The base board is the trusted consensus rank on a smooth curve; projected-points VOR sizes positional context.
- 1. Blend raw SFB points from Wyatt, 4for4, and Fantasy Six Pack at 37% / 37% / 26% when covered.
- 2. Set positional replacement by projected points: QB20, RB36, WR54, TE13.
- 3. VOR = projected points − positional replacement; negative values are allowed below replacement.
- 4. Base value = 600·e^-((consensus rank − 1)/60), so the base sort exactly matches consensus.
What the model does on real players.
These values come from the generated board JSON used by the app.
| Player | Value | Board slot | Read |
|---|---|---|---|
| Puka Nacua | 600.0 | #1 · WR1 | consensus curve top slot |
| Josh Allen | 552.0 | #6 · QB1 | elite QB held by consensus, not raw points |
| Bowers / McBride | 542.9 / 533.9 | #7 · TE1 · #8 · TE2 | TE-premium elite tier |
| Colston Loveland | 422.8 | #22 · TE3 | later TE follows consensus unless a lens compresses TE |
A strategy lens moves players only through its demand schedule and strategy-VBD blend, inside hard depth caps — the consensus baseline itself never changes.
A draft plan plus VBD, bounded in rank space.
Each lens is a per-position demand schedule (how a real practitioner spends picks across the draft) blended with strategy-shifted VBD on the SFB16 scoring, then capped so promotions shrink with depth and the 200+ tail stays on consensus.
The control board: the blended SFB16 consensus rank on the shared value curve. It is a literal passthrough so every strategy lens compares against one stable baseline.
Suppresses early RB demand, front-loads WR/TE and superflex-safe QB value, then reopens RB demand in the pick 60-140 harvest window with VBD and depth caps keeping the board disciplined.

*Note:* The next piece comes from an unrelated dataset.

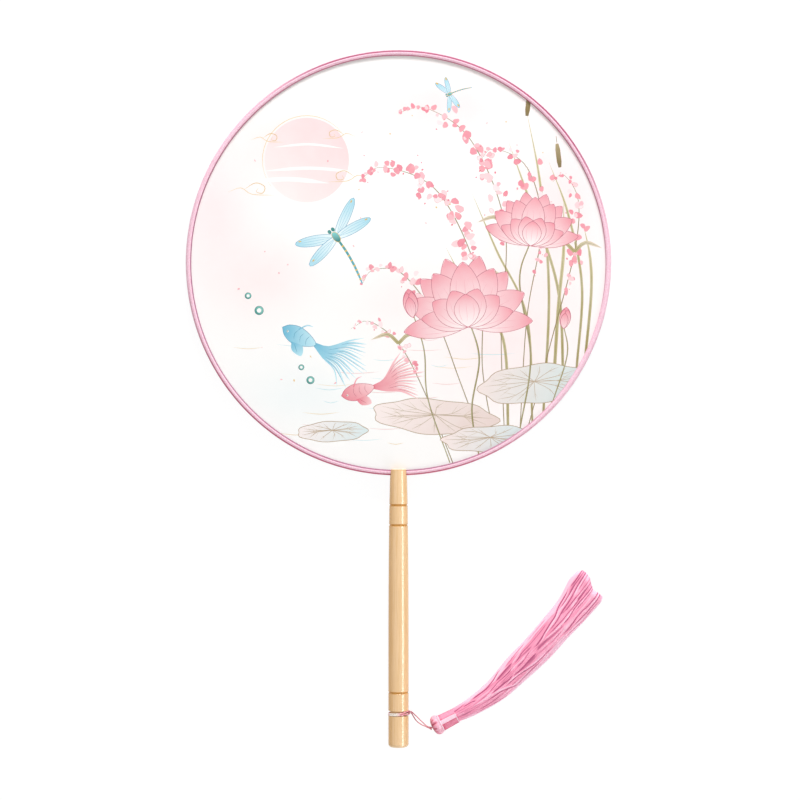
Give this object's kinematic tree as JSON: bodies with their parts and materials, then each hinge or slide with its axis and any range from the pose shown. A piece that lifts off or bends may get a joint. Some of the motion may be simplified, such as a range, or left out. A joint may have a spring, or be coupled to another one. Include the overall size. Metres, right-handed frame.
{
  "type": "round hand fan",
  "caption": "Rigid round hand fan: cloth leaf on a wire hoop with a ribbon-bound rim, a turned wooden handle and a thread tassel on a doubled string.",
  "frame": {"origin": "middle of the fan's own box, at the bottom: the height of the table it lies on, without the string and tassel", "axes": "+Z out of the leaf's printed front face, +Y from the handle to the leaf along the handle's axis, +X to the right seen from the front"},
  "size_m": [0.232, 0.38, 0.0112],
  "materials": {
    "wire": "drawn iron wire",
    "leaf_cloth": "fine plain-weave cloth, printed",
    "ribbon": "woven ribbon with a soft sheen",
    "handle_wood": "clear lacquer",
    "glue": "set glue",
    "string": "twisted thread",
    "tassel_thread": "glossy thread",
    "pale_thread": "glossy thread",
    "satin": "satin",
    "core_thread": "bound thread"
  },
  "bodies": {
    "fan": {"hoop_wire": "wire", "leaf_front": "leaf_cloth", "leaf_back": "leaf_cloth", "edge_binding": "ribbon", "handle": "handle_wood", "glue_plug": "glue"},
    "cord": {"tassel_cord": "string", "cord_knot": "string"},
    "tassel": {"tassel_cap": "tassel_thread", "tassel_collar": "pale_thread", "tassel_sleeve": "satin", "tassel_core": "core_thread", "tassel_skirt": "tassel_thread"}
  },
  "joints": [
    {"name": "cord_turn", "type": "hinge", "parent": "fan", "child": "cord", "pos_m": [0, -0.171, 0.00555], "axis": [0, 1, 0], "continuous": true},
    {"name": "tassel_swing", "type": "hinge", "parent": "cord", "child": "tassel", "pos_m": [0.0176, -0.1797, 0.00585], "axis": [0, 0, 1], "range_deg": [-130, 35]}
  ]
}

Keeps one elite RB anchor, pivots into WR/TE/QB demand, and reintroduces RB2/RB3 value after the opening instead of blindly burying every quality back.
Raises demand for the scarce TE-premium tier and uses deeper TE replacement in VBD, while risk and depth caps keep thin TE tails from flooding premium picks.
Elevates WR demand through the top 120 and rewards receiving-bonus VBD, while elite QB/RB/TE profiles remain viable and deep WR tails stay capped.
Delays the early QB tax without punting superflex safety, then clusters discounted pocket and volume passers into the QB value pocket.
Blends ADP discounts with shifted VBD and risk gates, so market fallers rise only when projection quality and data coverage support the discount.
Rewards spike-week paths with real bonus-reliance data, especially WR/RB/TE explosive profiles, and penalizes null bonus data instead of treating it as hidden upside.
Rewards stable weekly scoring through QB/TE demand, low bonus reliance, positive VBD, and agreement across sources, while volatile spike-only profiles slide.